Sport is getting bigger, and technology is acting as an enabler to that growth. But whilst the future is about scalability, there is equally the need to reduce onsite personnel to cut back travel and minimise environmental impact. That doesn’t mean compromising on quality. Which is where remote control enters the frame.

“We have developed a web panel application that enables [users] to remote control the MCR router allowing broadcasters to have less footprint onsite at the IBC” says Christophe.

It allows full teams to switch all ISO feeds on the router from anywhere. The signal can be managed, monitored and switched without the broadcaster needing to touch a physical panel.

Changes like this sound small, but it helps scale how an event is staffed, how resources are allocated, and how sustainable a broadcast operation can be, something which benefits our broadcast partners directly.

The invisible value

Most of this goes unnoticed. If the feed works, no-one thinks about the MCR. If it fails, everyone remembers it. The point, then, is not just to make it work, but to make it forgettably good.

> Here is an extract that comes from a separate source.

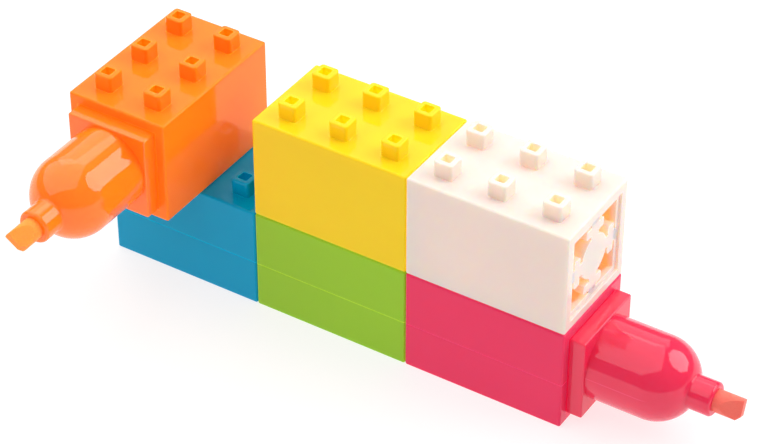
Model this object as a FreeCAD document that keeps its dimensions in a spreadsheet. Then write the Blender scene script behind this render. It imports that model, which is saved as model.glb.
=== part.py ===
"""Set of six interlocking brick highlighters, as a parametric FreeCAD document.

Each coloured brick is a highlighter: a hollow square housing with studs on top, stud sockets underneath
and a nose that carries the nib. The nose plugs into the open rear of the next brick, which caps it.
The white brick has no nose and closes the row.

A brick is drawn in its own frame: +X from the open rear to the nose, Y across, Z up from its underside.
The set's frame has its origin in the middle of the green brick's underside, with +X along the row.
"""
import FreeCAD, Part
import math
import os
import re

DOC = FreeCAD.newDocument("brick_highlighters")
SHEET = DOC.addObject("Spreadsheet::Sheet", "Dimensions")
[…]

“Thanks to constant innovation and the investments into our equipment and the investments on our team, we are in a very good position to deliver those services efficiently,” says Christophe. “What we are looking into for the future is to see how we can limit the on-site footprint… for better carbon footprint, and sustainability reasons.”

If you’re a federation or an organiser running a major event, you probably won’t give much thought to the MCR. But you should. Because if you want a broadcast that works effortlessly it’s where your attention should be. Briefly. And then, hopefully, never again.